* [Work instructions]
Using the listing below, copy exactly the lines from the one containing "addPiece('knit_sleeve', knitSleeve(), 0x35333a, 0.9);" to the one containing "if empty is", both lines included, and no others.

══ Dataset records ══

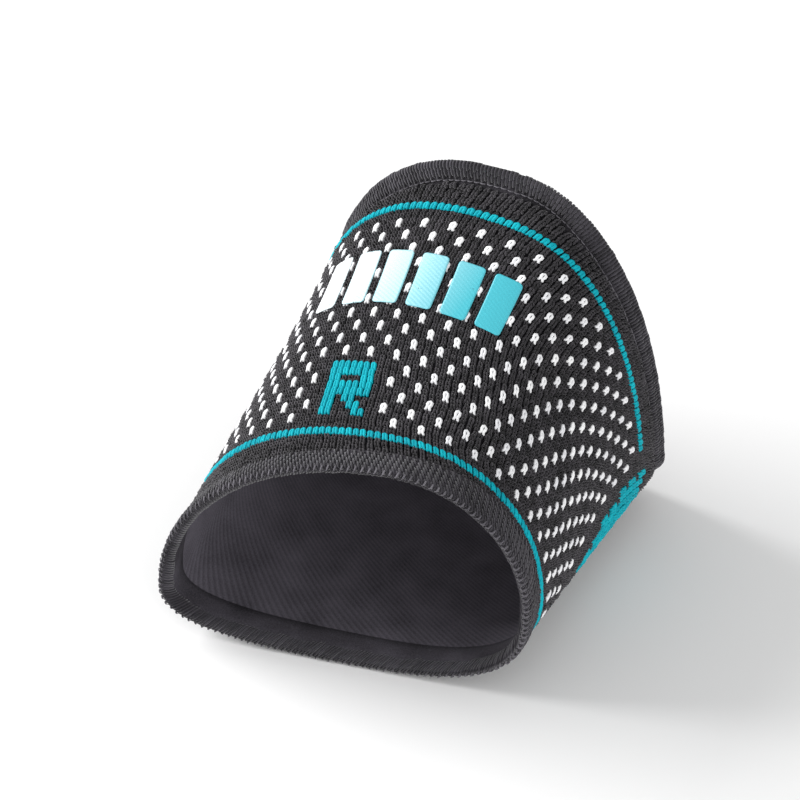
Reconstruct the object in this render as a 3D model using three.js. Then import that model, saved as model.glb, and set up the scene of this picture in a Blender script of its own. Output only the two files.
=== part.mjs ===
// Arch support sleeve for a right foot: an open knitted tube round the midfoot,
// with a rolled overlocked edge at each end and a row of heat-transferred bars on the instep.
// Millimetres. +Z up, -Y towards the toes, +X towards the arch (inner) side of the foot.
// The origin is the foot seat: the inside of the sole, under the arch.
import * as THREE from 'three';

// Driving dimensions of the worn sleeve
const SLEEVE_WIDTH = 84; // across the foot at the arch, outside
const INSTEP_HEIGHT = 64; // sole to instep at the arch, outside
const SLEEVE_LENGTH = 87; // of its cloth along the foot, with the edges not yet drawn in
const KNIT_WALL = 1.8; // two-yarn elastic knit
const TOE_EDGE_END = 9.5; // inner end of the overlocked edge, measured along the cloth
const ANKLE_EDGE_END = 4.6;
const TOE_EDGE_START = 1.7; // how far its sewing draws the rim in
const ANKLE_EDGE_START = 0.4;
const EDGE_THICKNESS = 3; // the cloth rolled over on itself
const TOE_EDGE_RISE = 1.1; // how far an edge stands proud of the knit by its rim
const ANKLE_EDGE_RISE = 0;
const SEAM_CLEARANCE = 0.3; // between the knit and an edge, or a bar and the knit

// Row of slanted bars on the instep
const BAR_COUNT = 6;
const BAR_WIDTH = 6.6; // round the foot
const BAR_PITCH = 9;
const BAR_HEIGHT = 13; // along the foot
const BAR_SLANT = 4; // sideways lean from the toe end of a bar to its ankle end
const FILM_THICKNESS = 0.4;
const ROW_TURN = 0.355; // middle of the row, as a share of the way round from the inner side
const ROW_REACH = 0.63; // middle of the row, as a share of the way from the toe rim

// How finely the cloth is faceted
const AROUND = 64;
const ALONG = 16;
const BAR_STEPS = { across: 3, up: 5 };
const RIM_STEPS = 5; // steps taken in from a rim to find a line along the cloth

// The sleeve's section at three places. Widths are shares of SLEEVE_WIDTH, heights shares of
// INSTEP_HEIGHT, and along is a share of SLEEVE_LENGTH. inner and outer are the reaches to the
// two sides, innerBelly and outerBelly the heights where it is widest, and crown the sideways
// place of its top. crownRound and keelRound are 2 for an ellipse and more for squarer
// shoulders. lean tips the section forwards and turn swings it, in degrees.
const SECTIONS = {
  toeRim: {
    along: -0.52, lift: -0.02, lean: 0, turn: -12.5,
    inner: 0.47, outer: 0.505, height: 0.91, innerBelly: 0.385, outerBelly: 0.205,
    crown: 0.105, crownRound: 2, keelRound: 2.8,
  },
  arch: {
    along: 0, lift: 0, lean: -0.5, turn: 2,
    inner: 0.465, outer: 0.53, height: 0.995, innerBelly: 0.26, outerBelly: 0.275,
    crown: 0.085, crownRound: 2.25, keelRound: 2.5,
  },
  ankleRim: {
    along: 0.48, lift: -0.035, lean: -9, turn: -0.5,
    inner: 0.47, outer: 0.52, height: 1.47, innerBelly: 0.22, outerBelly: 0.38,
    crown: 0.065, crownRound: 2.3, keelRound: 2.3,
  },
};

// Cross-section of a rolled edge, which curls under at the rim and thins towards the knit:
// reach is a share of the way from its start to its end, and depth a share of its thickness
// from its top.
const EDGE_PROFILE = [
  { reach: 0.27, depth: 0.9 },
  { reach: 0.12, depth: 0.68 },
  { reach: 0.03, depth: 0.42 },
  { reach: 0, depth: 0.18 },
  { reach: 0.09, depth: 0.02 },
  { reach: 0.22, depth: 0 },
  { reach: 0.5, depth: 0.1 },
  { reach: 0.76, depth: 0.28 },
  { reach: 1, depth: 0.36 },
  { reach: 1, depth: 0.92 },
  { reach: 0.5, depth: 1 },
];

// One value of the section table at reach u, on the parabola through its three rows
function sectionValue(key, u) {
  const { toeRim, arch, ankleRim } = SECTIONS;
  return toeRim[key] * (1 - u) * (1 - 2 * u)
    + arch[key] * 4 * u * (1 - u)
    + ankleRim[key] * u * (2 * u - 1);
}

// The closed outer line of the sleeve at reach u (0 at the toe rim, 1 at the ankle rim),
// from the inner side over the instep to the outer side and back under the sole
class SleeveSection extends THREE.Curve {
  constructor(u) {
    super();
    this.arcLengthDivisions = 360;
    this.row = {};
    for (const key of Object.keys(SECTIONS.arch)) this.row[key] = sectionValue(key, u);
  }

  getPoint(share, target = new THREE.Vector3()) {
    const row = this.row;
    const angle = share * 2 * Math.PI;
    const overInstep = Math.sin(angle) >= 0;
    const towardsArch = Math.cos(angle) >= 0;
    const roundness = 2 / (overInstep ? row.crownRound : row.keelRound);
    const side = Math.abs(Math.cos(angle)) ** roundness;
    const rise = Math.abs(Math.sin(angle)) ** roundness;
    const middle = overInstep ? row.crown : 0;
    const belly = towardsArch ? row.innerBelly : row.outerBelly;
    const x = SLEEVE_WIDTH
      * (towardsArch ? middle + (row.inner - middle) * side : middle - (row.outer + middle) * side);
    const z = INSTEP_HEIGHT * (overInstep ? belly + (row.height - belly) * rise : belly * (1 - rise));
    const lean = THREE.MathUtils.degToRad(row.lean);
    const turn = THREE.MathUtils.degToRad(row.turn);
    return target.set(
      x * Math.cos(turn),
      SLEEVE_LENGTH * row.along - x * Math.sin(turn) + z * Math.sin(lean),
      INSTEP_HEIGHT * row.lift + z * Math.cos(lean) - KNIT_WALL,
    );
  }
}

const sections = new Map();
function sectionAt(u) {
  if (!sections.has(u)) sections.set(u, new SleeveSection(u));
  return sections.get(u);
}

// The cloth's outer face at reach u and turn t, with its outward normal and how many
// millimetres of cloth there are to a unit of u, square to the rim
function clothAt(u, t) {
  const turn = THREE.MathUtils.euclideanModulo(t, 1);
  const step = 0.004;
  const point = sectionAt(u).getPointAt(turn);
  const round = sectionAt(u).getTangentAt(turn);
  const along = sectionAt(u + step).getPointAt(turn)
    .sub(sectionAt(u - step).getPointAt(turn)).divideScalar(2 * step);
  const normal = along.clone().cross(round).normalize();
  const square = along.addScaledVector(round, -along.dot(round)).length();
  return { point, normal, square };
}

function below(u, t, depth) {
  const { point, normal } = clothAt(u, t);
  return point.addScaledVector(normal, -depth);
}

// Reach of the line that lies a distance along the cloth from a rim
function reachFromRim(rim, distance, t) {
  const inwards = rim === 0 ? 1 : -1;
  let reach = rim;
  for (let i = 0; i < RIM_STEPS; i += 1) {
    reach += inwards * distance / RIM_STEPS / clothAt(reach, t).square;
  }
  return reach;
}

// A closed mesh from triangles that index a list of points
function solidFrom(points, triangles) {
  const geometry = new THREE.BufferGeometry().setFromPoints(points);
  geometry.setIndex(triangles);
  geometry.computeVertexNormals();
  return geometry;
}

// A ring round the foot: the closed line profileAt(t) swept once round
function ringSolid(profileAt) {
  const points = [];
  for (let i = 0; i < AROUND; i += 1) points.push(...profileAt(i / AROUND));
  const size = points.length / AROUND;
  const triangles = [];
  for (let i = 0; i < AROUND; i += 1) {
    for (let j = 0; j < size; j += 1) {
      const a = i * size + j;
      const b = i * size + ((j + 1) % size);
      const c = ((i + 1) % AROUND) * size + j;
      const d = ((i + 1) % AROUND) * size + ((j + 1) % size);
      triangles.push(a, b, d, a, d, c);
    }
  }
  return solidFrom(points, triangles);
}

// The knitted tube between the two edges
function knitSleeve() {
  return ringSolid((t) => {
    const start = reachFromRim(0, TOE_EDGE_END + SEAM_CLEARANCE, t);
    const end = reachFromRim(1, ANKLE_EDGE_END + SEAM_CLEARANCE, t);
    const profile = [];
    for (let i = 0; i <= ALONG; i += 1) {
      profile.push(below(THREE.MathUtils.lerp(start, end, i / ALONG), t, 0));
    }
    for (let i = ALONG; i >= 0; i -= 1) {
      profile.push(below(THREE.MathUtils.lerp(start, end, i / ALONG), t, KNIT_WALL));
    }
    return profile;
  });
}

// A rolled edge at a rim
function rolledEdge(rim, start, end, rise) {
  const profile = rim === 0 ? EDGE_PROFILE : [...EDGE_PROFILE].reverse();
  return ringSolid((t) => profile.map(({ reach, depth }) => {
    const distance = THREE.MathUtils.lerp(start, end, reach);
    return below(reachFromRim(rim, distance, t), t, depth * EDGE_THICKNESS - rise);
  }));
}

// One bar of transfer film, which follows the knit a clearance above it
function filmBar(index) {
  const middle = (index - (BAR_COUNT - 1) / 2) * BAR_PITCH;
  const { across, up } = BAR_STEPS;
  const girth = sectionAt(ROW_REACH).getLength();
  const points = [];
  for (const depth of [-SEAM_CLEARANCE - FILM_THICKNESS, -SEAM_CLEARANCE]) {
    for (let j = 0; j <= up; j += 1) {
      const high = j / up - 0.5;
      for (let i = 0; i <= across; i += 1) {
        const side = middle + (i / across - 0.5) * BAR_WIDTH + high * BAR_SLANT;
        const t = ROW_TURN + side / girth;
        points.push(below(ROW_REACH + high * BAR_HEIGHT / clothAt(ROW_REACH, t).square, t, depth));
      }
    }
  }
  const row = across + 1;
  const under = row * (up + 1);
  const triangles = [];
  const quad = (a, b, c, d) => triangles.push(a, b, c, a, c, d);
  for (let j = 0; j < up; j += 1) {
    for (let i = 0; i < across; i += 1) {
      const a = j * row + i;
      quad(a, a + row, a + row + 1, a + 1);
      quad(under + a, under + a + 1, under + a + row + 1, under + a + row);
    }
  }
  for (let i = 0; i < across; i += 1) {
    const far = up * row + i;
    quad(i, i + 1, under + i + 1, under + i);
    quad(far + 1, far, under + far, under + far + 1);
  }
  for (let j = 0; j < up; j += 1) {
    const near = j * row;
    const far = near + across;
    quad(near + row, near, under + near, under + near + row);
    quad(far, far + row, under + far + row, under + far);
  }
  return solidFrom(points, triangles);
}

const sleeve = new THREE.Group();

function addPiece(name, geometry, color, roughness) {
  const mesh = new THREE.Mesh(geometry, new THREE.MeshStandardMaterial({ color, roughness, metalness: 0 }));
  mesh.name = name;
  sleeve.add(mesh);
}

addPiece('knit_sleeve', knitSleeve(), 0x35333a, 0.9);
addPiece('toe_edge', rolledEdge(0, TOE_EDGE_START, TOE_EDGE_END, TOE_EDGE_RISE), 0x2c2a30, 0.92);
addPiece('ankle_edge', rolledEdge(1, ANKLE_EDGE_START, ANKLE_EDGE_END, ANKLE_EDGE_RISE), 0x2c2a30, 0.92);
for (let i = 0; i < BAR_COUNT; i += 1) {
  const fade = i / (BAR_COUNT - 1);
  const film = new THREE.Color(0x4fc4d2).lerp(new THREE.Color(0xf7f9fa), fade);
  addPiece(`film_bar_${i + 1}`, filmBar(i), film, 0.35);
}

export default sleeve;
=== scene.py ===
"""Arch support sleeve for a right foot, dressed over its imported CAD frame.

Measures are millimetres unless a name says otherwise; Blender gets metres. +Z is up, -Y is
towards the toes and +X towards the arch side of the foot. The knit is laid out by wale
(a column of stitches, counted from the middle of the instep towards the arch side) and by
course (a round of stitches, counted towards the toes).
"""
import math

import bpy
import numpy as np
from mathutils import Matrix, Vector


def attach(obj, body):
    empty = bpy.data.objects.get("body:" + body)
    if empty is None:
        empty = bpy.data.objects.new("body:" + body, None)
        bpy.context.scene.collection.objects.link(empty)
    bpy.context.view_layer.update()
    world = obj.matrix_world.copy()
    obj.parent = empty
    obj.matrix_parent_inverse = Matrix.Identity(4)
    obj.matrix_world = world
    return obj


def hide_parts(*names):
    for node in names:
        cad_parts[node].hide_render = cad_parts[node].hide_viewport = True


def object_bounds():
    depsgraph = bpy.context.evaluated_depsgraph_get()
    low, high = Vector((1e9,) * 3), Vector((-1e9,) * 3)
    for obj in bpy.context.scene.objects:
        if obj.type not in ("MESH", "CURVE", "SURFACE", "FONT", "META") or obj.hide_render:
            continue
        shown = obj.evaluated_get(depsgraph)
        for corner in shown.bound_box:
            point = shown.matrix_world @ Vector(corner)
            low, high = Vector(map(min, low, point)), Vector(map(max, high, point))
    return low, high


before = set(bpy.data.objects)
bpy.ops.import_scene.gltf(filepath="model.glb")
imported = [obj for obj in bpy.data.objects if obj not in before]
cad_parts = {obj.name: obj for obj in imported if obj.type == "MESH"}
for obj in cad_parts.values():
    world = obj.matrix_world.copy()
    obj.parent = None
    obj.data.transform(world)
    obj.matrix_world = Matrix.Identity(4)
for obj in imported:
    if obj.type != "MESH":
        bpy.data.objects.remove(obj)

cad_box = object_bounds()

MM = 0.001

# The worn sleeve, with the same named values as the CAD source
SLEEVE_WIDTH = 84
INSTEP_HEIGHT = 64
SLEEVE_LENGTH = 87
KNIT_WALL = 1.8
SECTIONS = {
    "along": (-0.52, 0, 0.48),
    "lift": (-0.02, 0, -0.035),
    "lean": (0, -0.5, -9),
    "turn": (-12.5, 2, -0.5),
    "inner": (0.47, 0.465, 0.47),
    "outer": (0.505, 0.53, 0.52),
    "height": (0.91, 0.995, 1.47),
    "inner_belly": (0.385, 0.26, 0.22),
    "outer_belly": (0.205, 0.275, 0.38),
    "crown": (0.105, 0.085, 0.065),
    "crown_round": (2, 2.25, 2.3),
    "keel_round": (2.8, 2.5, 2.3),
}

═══
══ Dataset records ══

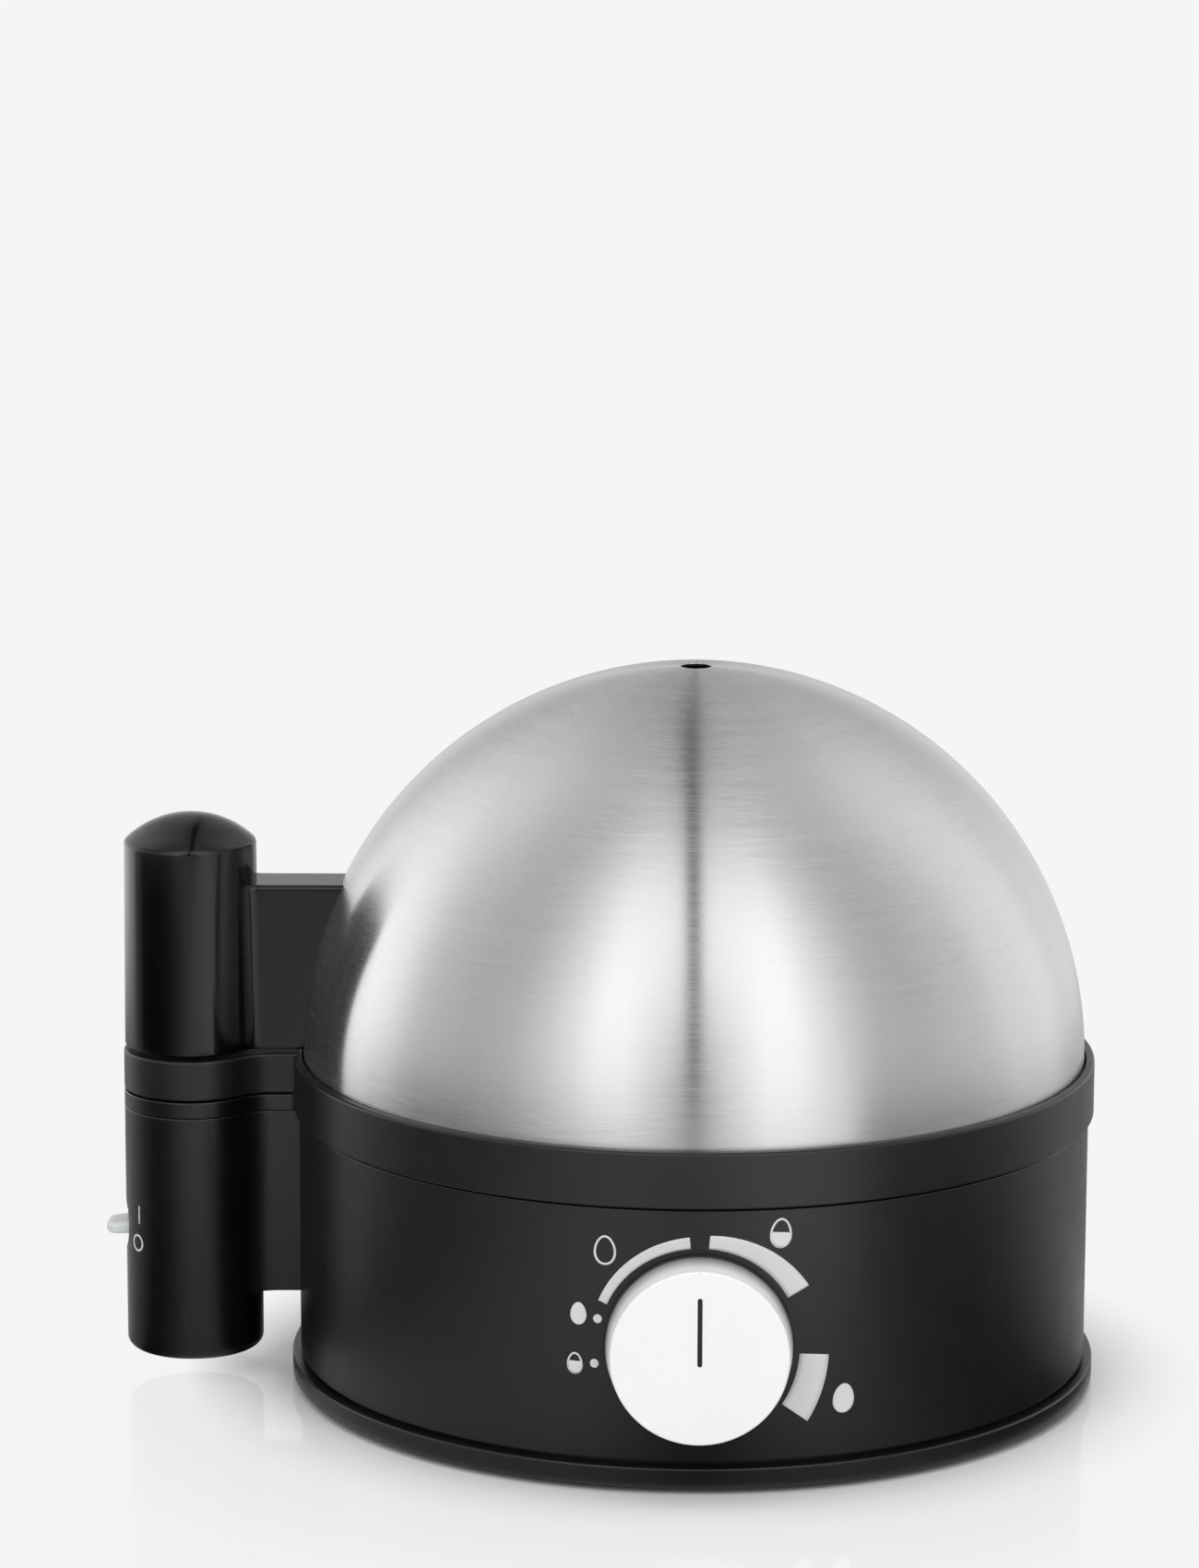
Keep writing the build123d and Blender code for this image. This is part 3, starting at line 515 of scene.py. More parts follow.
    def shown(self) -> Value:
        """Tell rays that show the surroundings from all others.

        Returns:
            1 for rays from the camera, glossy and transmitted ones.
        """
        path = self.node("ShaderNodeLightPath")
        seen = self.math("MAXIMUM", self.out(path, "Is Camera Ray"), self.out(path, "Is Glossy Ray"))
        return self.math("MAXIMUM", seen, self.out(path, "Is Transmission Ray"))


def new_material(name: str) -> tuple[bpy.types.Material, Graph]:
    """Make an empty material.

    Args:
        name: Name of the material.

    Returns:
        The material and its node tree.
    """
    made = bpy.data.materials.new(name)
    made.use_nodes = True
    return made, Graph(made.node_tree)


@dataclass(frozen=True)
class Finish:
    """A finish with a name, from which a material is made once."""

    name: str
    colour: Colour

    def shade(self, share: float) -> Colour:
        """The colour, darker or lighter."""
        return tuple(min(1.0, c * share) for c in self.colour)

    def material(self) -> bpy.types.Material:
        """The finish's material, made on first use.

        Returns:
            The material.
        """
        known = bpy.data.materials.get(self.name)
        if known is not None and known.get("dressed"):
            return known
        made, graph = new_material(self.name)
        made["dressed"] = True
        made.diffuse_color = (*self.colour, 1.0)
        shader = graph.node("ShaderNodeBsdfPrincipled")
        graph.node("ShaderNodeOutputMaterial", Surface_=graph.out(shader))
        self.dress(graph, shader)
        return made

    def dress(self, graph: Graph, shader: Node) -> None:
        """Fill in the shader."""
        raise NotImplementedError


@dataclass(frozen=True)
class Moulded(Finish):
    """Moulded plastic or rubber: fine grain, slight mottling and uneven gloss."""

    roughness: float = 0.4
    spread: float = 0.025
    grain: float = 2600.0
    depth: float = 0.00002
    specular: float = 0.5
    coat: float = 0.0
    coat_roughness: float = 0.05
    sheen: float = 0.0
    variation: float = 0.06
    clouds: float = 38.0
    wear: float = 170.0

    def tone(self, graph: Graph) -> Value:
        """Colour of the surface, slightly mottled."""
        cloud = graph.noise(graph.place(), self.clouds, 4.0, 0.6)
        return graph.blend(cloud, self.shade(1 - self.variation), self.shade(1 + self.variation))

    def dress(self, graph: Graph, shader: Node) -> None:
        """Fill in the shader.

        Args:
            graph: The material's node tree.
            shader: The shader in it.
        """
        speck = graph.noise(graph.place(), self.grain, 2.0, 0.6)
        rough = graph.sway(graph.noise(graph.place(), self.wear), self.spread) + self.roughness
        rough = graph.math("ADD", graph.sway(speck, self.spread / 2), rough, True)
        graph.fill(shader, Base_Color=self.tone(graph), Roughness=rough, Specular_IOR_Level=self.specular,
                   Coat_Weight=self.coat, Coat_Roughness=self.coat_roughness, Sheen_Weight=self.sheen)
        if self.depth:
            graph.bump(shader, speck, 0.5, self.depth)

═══

* [Final result]
addPiece('knit_sleeve', knitSleeve(), 0x35333a, 0.9);
addPiece('toe_edge', rolledEdge(0, TOE_EDGE_START, TOE_EDGE_END, TOE_EDGE_RISE), 0x2c2a30, 0.92);
addPiece('ankle_edge', rolledEdge(1, ANKLE_EDGE_START, ANKLE_EDGE_END, ANKLE_EDGE_RISE), 0x2c2a30, 0.92);
for (let i = 0; i < BAR_COUNT; i += 1) {
  const fade = i / (BAR_COUNT - 1);
  const film = new THREE.Color(0x4fc4d2).lerp(new THREE.Color(0xf7f9fa), fade);
  addPiece(`film_bar_${i + 1}`, filmBar(i), film, 0.35);
}

export default sleeve;
=== scene.py ===
"""Arch support sleeve for a right foot, dressed over its imported CAD frame.

Measures are millimetres unless a name says otherwise; Blender gets metres. +Z is up, -Y is
towards the toes and +X towards the arch side of the foot. The knit is laid out by wale
(a column of stitches, counted from the middle of the instep towards the arch side) and by
course (a round of stitches, counted towards the toes).
"""
import math

import bpy
import numpy as np
from mathutils import Matrix, Vector


def attach(obj, body):
    empty = bpy.data.objects.get("body:" + body)
    if empty is None:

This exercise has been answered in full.